I have had to deal with engineers who actually raised the following objections to proposed designs or changes to their beautiful cathedrals of structured code:

  • "That would break my parser"
  • "That would require a goto"
  • "That would importing a large, messy library"
  • "My structure can't do that"
The subtext is always the same: "I want reality to be changed to suit my model." This often expressed as "the user can do {long complex sequence of instructions} to get the same result. There is no need to change my code."

To me, this is the tail wagging the dog: software should do what it needs to do, first and foremost. It is the job of the engineer to make that happen. It is not the job of the engineer to change the scope of the task to make the software simpler, unless the scope is beyond the ability of the implementor. In that case, the implementation folks should say that and try to work with the users to find a compromise. Decreeing that some functions are a bad idea is not what I mean by "compromise."
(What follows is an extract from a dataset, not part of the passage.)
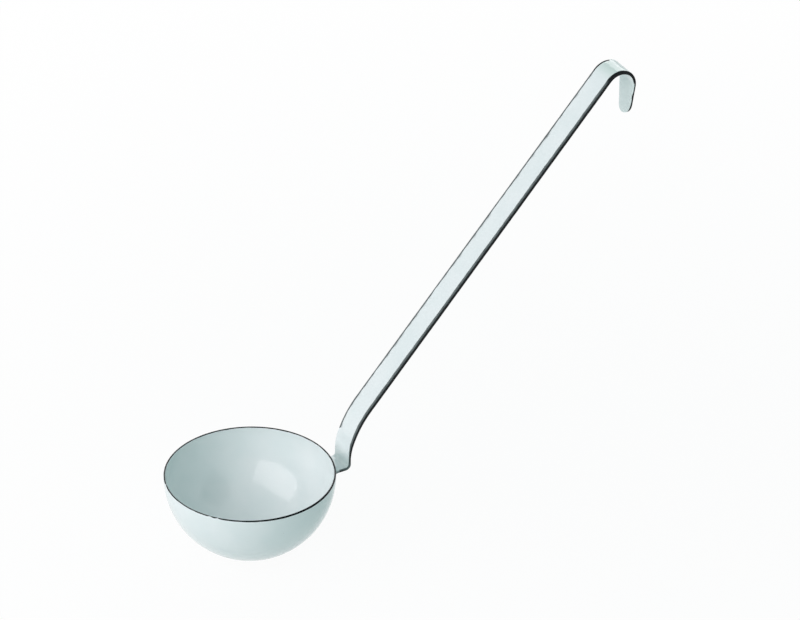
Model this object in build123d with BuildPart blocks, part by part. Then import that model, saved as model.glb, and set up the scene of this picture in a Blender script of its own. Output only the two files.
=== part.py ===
from build123d import *
import math
import os

os.makedirs("parts", exist_ok=True)

# Soup ladle of vitreous-enamelled steel, in millimetres.
# A pressed half-ball bowl is welded to the foot of a bent flat bar, a little below its rim.
# The rim is level, +Z is up, and the bar leans away from the bowl towards +X.
# The origin is the centre of the hook's inner bend, by which the ladle hangs.

# Bowl, measured over its enamel
bowl_radius = 45.0
lip_height = 0.8
bowl_sheet = 0.7
bowl_coat = 0.2
rim_line_height = 0.6
rim_line_round = 0.2

# Handle bar, measured over its enamel
bar_width = 14.5
bar_thickness = 2.8
foot_thickness = 1.6
tip_thickness = 1.3
bar_coat = 0.2
edge_coat = 0.5
edge_round = 0.35

# Run of the bar's front face, from the bowl up and over to the hook's tip
foot_depth = 11.1
neck_standoff = 10.2
foot_bend = 1.5
neck_straight = 2.6
neck_radius = 29.0
sweep_radius = 54.0
sweep_gap = 0.8
lean_angle = 43.2
shank_length = 211.4
hook_radius = 10.0
hook_inner_radius = 8.0
hook_close_angle = 2.5
leg_length = 22.8

# Outline of the hook's leg, which narrows to a rounded and slightly skewed tip.
# The tip is longest on its far side, +Y, and cut shorter on its near side, -Y.
taper_drop = 1.0
near_narrowing = 3.4
far_narrowing = 1.0
tip_skew = 3.8
tip_near_radius = 9.0
tip_far_radius = 3.2

# Weld bead round the bar's foot, and the enamel that pools over it
weld_reach = 4.0
weld_spread = 1.4
weld_toe = 0.1
pool_reach = 7.0
pool_spread = 2.2
pool_toe = 0.25
collar_root = 3.0

# Worked out from the sizes above
sheet_outer = bowl_radius - bowl_coat
sheet_inner = sheet_outer - bowl_sheet
bowl_inner = sheet_inner - bowl_coat
hook_turn = 180 + hook_close_angle - lean_angle
sweep_step = lean_angle / 2
neck_tangent = neck_radius * math.tan(math.radians(sweep_step / 2))
sweep_tangent = sweep_radius * math.tan(math.radians(sweep_step / 2))
hook_tangent = hook_radius * math.tan(math.radians(hook_turn / 2))

# The five straight runs of the bar: foot, neck, slope, shank and leg.
# A heading is counted from the vertical towards +X.
headings = [90, 0, sweep_step, lean_angle, 180 + hook_close_angle]
run_lengths = [
    bowl_radius + neck_standoff,
    foot_bend + neck_straight + neck_tangent,
    neck_tangent + sweep_gap + sweep_tangent,
    sweep_tangent + shank_length + hook_tangent,
    hook_tangent + leg_length,
]
corner_turns = [-90, sweep_step, sweep_step, hook_turn]
front_radii = [foot_bend, neck_radius, sweep_radius, hook_radius]

# Depth of each run's back face below its front face, and of the faces of the steel core
slope_thickness = (foot_thickness + bar_thickness) / 2
front_depths = [0, 0, 0, 0, 0]
core_front_depths = [bar_coat for _ in headings]
back_depths = [foot_thickness, foot_thickness, slope_thickness, bar_thickness, tip_thickness]
core_back_depths = [depth - bar_coat for depth in back_depths]


def heading_vector(angle):
    """Unit vector of a heading, as (out, up) in the bar's side view."""
    return math.sin(math.radians(angle)), math.cos(math.radians(angle))


def run_ends():
    """Ends of the runs on the front face, counted from the bowl's axis at rim level."""
    ends = [(0, -foot_depth)]
    for angle, length in zip(headings, run_lengths):
        out, up = heading_vector(angle)
        ends.append((ends[-1][0] + out * length, ends[-1][1] + up * length))
    return ends


def layer_corners(depths):
    """Corners of a layer's side line. Each run lies its own depth behind the front face, and
    two neighbours meet where their lines cross."""
    lines = []
    for (out, up), angle, depth in zip(run_ends(), headings, depths):
        along = heading_vector(angle)
        lines.append(((out + along[1] * depth, up - along[0] * depth), along))
    corners = [lines[0][0]]
    for (point, along), (other, beside) in zip(lines, lines[1:]):
        gap = (other[0] - point[0], other[1] - point[1])
        cross = along[0] * beside[1] - along[1] * beside[0]
        travel = (gap[0] * beside[1] - gap[1] * beside[0]) / cross
        corners.append((point[0] + along[0] * travel, point[1] + along[1] * travel))
    (out, up), along = lines[-1]
    corners.append((out + along[0] * run_lengths[-1], up + along[1] * run_lengths[-1]))
    return corners


def layer_radii(depths):
    """Bend radii of a layer. They grow with depth at the foot and shrink with it elsewhere.
    The hook is thinner at its leg, so a layer near its back is set out from the inner bend."""
    radii = []
    for index, (turn, radius) in enumerate(zip(corner_turns, front_radii)):
        depth = (depths[index] + depths[index + 1]) / 2
        radii.append(radius + depth if turn < 0 else radius - depth)
    from_back = bar_thickness - depths[-2]
    if from_back < bar_thickness / 2:
        radii[-1] = hook_inner_radius + from_back
    return radii


# Placing: the hook's inner bend lies one inner radius behind the shank's and the leg's backs
hook_out, hook_up = layer_corners([depth + hook_inner_radius for depth in back_depths])[-2]
rim_centre = Vector(-hook_out, 0, -hook_up)
ball_centre = rim_centre - Vector(0, 0, lip_height)
foot_middle = rim_centre - Vector(0, 0, foot_depth + foot_thickness / 2)
tip_level = rim_centre.Z + run_ends()[-1][1]
side_plane = Plane(origin=rim_centre, x_dir=(1, 0, 0), z_dir=(0, -1, 0))
bowl_axis = Axis(rim_centre, (0, 0, 1))


def bowl_shell(outer, inner):
    """Half-ball shell between two radii, with the upright lip that the rim line caps."""
    with BuildPart() as shell:
        with BuildSketch(side_plane):
            with BuildLine():
                Line((0, -lip_height - outer), (0, -lip_height - inner))
                CenterArc((0, -lip_height), inner, 270, 90)
                Line((inner, -lip_height), (inner, -rim_line_height))
                Line((inner, -rim_line_height), (outer, -rim_line_height))
                Line((outer, -rim_line_height), (outer, -lip_height))
                CenterArc((0, -lip_height), outer, 270, 90)
            make_face()
        revolve(axis=bowl_axis)
    return shell.part


def leg_waste(inset):
    """What is cut off the hook's leg to leave its narrowing outline and rounded tip, or an
    outline that lies the inset inside that one all round."""
    half_width = bar_width / 2
    near_level = tip_level + tip_skew
    near_growth = near_narrowing * taper_drop / (near_level + taper_drop)
    far_growth = far_narrowing * taper_drop / (tip_level + taper_drop)
    with BuildSketch(Plane.YZ) as outline:
        with BuildLine():
            sides = FilletPolyline(
                (near_growth - half_width, 0),
                (near_narrowing - half_width, near_level),
                (half_width - far_narrowing, tip_level),
                (half_width - far_growth, 0),
                radius=(tip_near_radius, tip_far_radius),
            )
            Line(sides @ 0, sides @ 1)
        make_face()
        if inset:
            offset(amount=-inset, kind=Kind.INTERSECTION)
    with BuildPart() as waste:
        with BuildSketch(Plane.YZ):
            with Locations((0, -taper_drop)):
                Rectangle(2 * bar_width, -2 * tip_level, align=(Align.CENTER, Align.MAX))
            add(outline.sketch_local, mode=Mode.SUBTRACT)
        extrude(amount=2 * hook_radius)
    return waste.part


def bar_layer(front, back, inset):
    """One layer of the bar between two depths, narrower by the inset on each edge and round
    the tip, and trimmed at the foot to the bowl's steel."""
    half_width = bar_width / 2 - inset
    front_corners = layer_corners(front)
    back_corners = layer_corners(back)
    with BuildPart() as layer:
        with BuildSketch(side_plane):
            with BuildLine():
                FilletPolyline(*front_corners, radius=layer_radii(front))
                FilletPolyline(*back_corners, radius=layer_radii(back))
                Line(front_corners[0], back_corners[0])
                Line(front_corners[-1], back_corners[-1])
            make_face()
        extrude(amount=half_width, both=True)
        add(leg_waste(inset), mode=Mode.SUBTRACT)
        with Locations(ball_centre):
            Sphere(sheet_outer, mode=Mode.SUBTRACT)
    return layer.part


def long_edges(bar):
    """Edges that run along the bar and round its tip, but none across its width, through its
    thickness or on the foot's trimmed end."""
    found = []
    for edge in bar.edges():
        box = edge.bounding_box()
        across = box.size.Y > bar_width / 2
        at_foot_end = box.max.X < foot_middle.X + bowl_radius
        through_leg = box.min.X > 0 and box.size.Z < edge_round / 100
        if not (across or at_foot_end or through_leg):
            found.append(edge)
    return found


def foot_collar(reach, spread, toe):
    """Collar round the bar's foot that tapers from the bowl's steel out along the foot."""
    wall_out = math.sqrt(sheet_outer**2 - foot_depth**2)
    with BuildPart() as collar:
        for out, extra in ((wall_out - collar_root, spread), (wall_out + reach, toe)):
            across = Plane(foot_middle + Vector(out, 0, 0), x_dir=(0, 1, 0), z_dir=(1, 0, 0))
            with BuildSketch(across):
                Rectangle(bar_width + 2 * extra, foot_thickness + 2 * extra)
        loft(ruled=True)
        with Locations(ball_centre):
            Sphere(sheet_outer, mode=Mode.SUBTRACT)
    return collar.part


# Shapes that several pieces are cut to
bar_envelope = bar_layer(front_depths, back_depths, 0)
bar_inside_edges = bar_layer(front_depths, back_depths, edge_coat)
weld_collar = foot_collar(weld_reach, weld_spread, weld_toe)
pool_collar = foot_collar(pool_reach, pool_spread, pool_toe)

# Bowl: deep-drawn steel sheet
with BuildPart() as bowl_steel:
    add(bowl_shell(sheet_outer, sheet_inner))
bowl_steel.part.label = "bowl_steel"
export_step(bowl_steel.part, "parts/bowl_steel.step")

# White enamel fired onto the bowl's inside
with BuildPart() as bowl_inside_enamel:
    add(bowl_shell(sheet_inner, bowl_inner))
bowl_inside_enamel.part.label = "bowl_inside_enamel"
export_step(bowl_inside_enamel.part, "parts/bowl_inside_enamel.step")

# White enamel on the bowl's outside, open where the handle is welded on
with BuildPart() as bowl_outside_enamel:
    add(bowl_shell(bowl_radius, sheet_outer))
    add(pool_collar, mode=Mode.SUBTRACT)
bowl_outside_enamel.part.label = "bowl_outside_enamel"
export_step(bowl_outside_enamel.part, "parts/bowl_outside_enamel.step")

# Dark enamel line that caps the sheet's edge and both coats
with BuildPart() as rim_enamel_line:
    with BuildSketch(side_plane):
        with BuildLine():
            crest = FilletPolyline(
                (bowl_inner, -rim_line_height),
                (bowl_inner, 0),
                (bowl_radius, 0),
                (bowl_radius, -rim_line_height),
                radius=rim_line_round,
            )
            Line(crest @ 0, crest @ 1)
        make_face()
    revolve(axis=bowl_axis)
rim_enamel_line.part.label = "rim_enamel_line"
export_step(rim_enamel_line.part, "parts/rim_enamel_line.step")

# Handle: flat steel bar, bent at foot, neck and hook, and drawn thinner at both ends
with BuildPart() as handle_steel:
    add(bar_layer(core_front_depths, core_back_depths, edge_coat))
handle_steel.part.label = "handle_steel"
export_step(handle_steel.part, "parts/handle_steel.step")

# White enamel on the bar's front and back faces, up to the weld
with BuildPart() as handle_front_enamel:
    add(bar_layer(front_depths, core_front_depths, edge_coat))
    add(weld_collar, mode=Mode.SUBTRACT)
handle_front_enamel.part.label = "handle_front_enamel"
export_step(handle_front_enamel.part, "parts/handle_front_enamel.step")

with BuildPart() as handle_back_enamel:
    add(bar_layer(core_back_depths, back_depths, edge_coat))
    add(weld_collar, mode=Mode.SUBTRACT)
handle_back_enamel.part.label = "handle_back_enamel"
export_step(handle_back_enamel.part, "parts/handle_back_enamel.step")

# Dark enamel along both edges of the bar and round the hook's tip
with BuildPart() as handle_edge_enamel:
    add(bar_envelope)
    fillet(long_edges(handle_edge_enamel), radius=edge_round)
    add(bar_inside_edges, mode=Mode.SUBTRACT)
    add(weld_collar, mode=Mode.SUBTRACT)
handle_edge_enamel.part.label = "handle_edge_enamel"
export_step(handle_edge_enamel.part, "parts/handle_edge_enamel.step")

# Weld bead that joins the bar's foot to the bowl's steel
with BuildPart() as weld_bead:
    add(weld_collar)
    add(handle_steel.part, mode=Mode.SUBTRACT)
weld_bead.part.label = "weld_bead"
export_step(weld_bead.part, "parts/weld_bead.step")

# Enamel that pooled over the weld in the kiln
with BuildPart() as joint_enamel:
    add(pool_collar)
    add(weld_collar, mode=Mode.SUBTRACT)
    add(bar_envelope, mode=Mode.SUBTRACT)
joint_enamel.part.label = "joint_enamel"
export_step(joint_enamel.part, "parts/joint_enamel.step")

print("hook centre from the bowl's axis and rim", round(hook_out, 3), round(hook_up, 3))
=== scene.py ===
import bmesh
import bpy
import numpy as np
from mathutils import Matrix, Vector


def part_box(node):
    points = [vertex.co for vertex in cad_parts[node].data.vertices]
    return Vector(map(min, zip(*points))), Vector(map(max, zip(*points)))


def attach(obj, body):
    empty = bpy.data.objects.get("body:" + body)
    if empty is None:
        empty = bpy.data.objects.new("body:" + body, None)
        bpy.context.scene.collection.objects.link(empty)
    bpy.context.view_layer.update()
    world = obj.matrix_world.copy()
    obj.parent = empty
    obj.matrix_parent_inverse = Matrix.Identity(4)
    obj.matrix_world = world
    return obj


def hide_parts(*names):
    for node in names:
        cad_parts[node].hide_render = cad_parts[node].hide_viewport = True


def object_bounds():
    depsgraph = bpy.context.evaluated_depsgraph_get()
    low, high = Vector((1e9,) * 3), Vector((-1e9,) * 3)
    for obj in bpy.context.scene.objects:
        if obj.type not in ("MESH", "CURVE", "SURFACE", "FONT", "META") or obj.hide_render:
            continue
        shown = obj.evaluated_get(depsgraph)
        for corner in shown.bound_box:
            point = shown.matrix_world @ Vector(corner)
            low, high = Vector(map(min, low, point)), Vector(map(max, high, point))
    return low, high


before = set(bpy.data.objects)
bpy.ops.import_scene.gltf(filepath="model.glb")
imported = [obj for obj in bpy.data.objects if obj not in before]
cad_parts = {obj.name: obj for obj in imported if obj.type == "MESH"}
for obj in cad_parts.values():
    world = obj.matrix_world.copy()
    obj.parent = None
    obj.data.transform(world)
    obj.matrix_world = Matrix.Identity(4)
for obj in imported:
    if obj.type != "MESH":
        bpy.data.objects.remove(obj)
cad_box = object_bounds()

# Bowl, handle bar and weld bead: low-carbon steel sheet drawn into a half ball, a bent flat bar
# and the weld that joins them. Enamel covers all of it, so these solids keep their own meshes
# and only get the finish of pickled steel.
steel_grain = 0.0004
steel_grain_band = (0.35, 0.65)
steel_grain_detail = 4.0
steel_light = (0.46, 0.46, 0.47, 1)
steel_dark = (0.30, 0.30, 0.31, 1)
steel_roughness = (0.35, 0.5)
steel_relief = 0.3
steel_relief_depth = steel_grain / 20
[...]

This belief that if your implementation cannot support it, then the request is bad and the implementation is good is related to the "great code is not great software" idea I touched on before, here.

OBSESSIVE MBAs

A colleague drew my attention to this great article:

http://www.forbes.com/sites/adamhartung/2012/04/20/sayonara-sony-how-industrial-mba-style-leadership-killed-once-great-company/

This article is a study in how classical MBA management has hurt Sony. The article describes a situation that I find increasing common not just in consumer electronics, but also in IT. (I have ranted about other manifestations of this, notable here.)

This article describes the typical MBA focus on operating efficiency, a la Demming. This focus is great, short-term: assuming that what you are doing today is what you need to be doing tomorrow, then finding better ways to do that is a great idea.

But in technology, figuring out what you should be doing tomorrow is often very important. Operating efficiencies gained with obsolete technology are often smaller than operating efficiencies to be gained by using current or even leading-edge technology.

Taking chances and taking risks as you figure out what it all means to you pays real rewards.

But classical MBA management teaches managers to be wary of the new and to concentrate on the current. In an industry where 18 months is a typical development cycle, a three year plan to increase efficiency will be two cycles out of date by the time it is finished.

I understand that operating efficiency makes sense. I realize that most organizations cannot handle constant flux. I appreciate the need to plan and to budget. But I am horrified at the ever-increasing tendency of the managers we meet to assume that all technology is pretty much the same and that three-to-five year roll-out plans make sense for software, with "freezes" while the implementation is done and evaluated. No wonder so many companies are out of date and out of touch with IT.